Wednesday, May 25, 2005

Search terms, again

I am getting a lot of traffic in the vein of: B. P., real or fake? I'm sorry to tell you people but he's real and he and Joel are in love. Accept it. In that spirit, I'll present some of my latest search terms.

Shot wad
Sacramento gentleman club
Rhymes with six
Jay z ramtha what do we know
David lee roth assless pants photo
Midget prison Herzog
Gladiator women arm wrestling
Tons of hits for whalfin, there’s very little whalfin info on the internet
Loft + rosario dawson
Hotties in their twenties that show titties
Major boner
Mangy looking deer
Homoerotic wrestling
Peter risch little person email
Charles boner (Charles, is that you?)
1 night in paris Hilton benji hooter
this shit is bananas funny
deaf foxy woman pictures (how will you know she’s really deaf?)
swollen lymph nodes
skene’s gland
you fat bastard you ate all the pies you've never seen a salad – lyrics
blowjob Vincent gallo chloe sevigney
gorn costume
ode to the red hat society
haggis restaurant new york
last unicorn
sperm donation hepatitis A
Dude, like what’s up with Kim Basinger’s family?
80’s hair crip
swollen skene’s gland
custom mad mac dre shirts
rip off, homsi
crip and gimp
daniel gordon, jewish, basketball, new york city, blog, comment
Herzog threatens to shoot actor
Wetnwild
Sex library
B. p. sex offender
Hi, Luis!
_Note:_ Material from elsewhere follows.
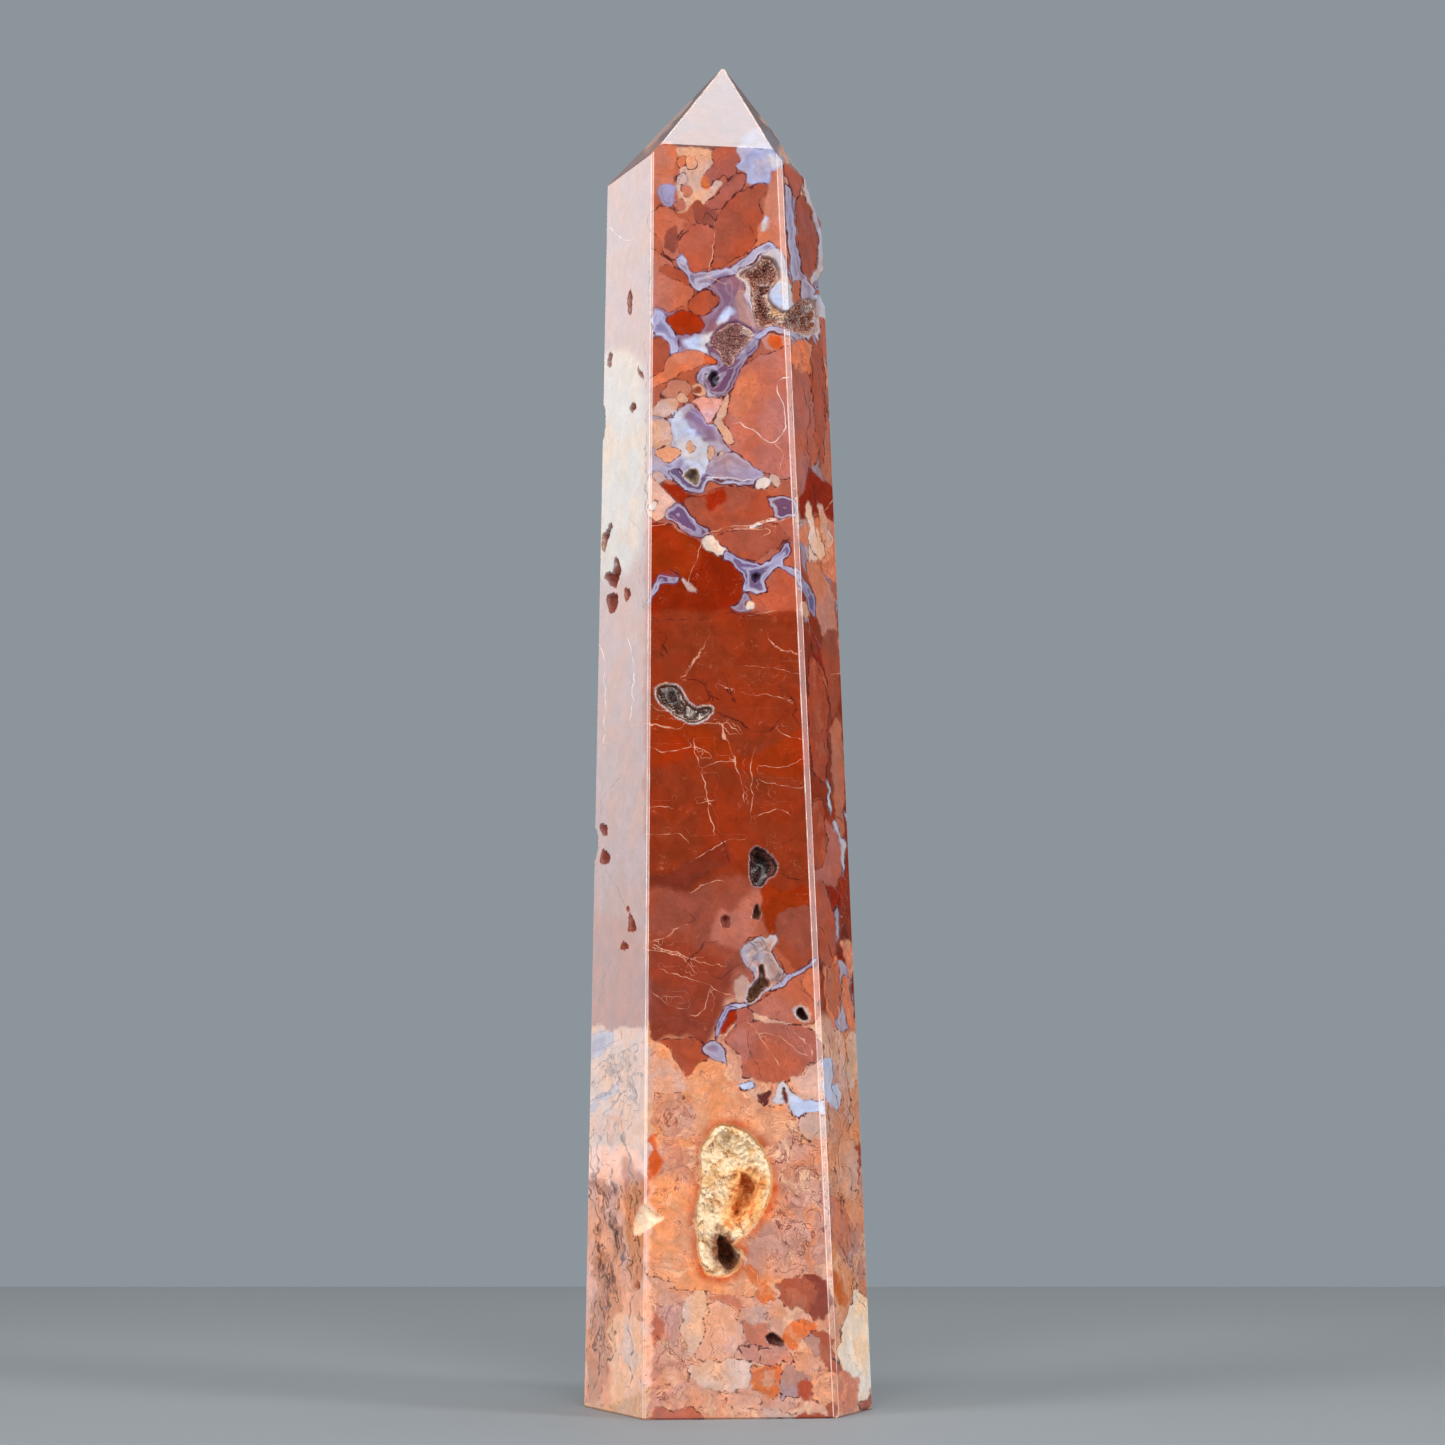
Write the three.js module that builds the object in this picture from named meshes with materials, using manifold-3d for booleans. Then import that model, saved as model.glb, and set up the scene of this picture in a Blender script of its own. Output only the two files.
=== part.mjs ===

My Hawaiian vacation just ended
Paris benji
No more dick jokes
Lonlyness quotes
What does cunt mean (I imagine some little kid heard this on the bus and came home to search it)
Cracked out
Olsen twins cowboy boots
The archbishop dave smith
Brita boots fuck me standing
B. p. real or fake?
Pictures of dudes
Olsen twins bohemian
Calamari sister
Yoda gets stoned
Brian pep fake

4 comments:

Alice said...

does this mean we can revive the chant 'we want the peppers, pep pep peppers!' at joel's birthday party?

Anonymous said...

Facts about BeePeps. I got this from Brian Peppers' blog site.

Anonymous said...

"Charles Boner (Charles, is that you?)"

Look, I don't need to do a google search to find that thing. It's usually where I left it last. Some local women might be looking for it? Maybe they have turn to the wonderful power of the internet to find it. I find that hard to believe. It is pretty conspicuous.

Charles

beckler said...

I think I can see it in my peripheral vision right now, but every time I turn my head to get a glimpse it disappears. Silly boner!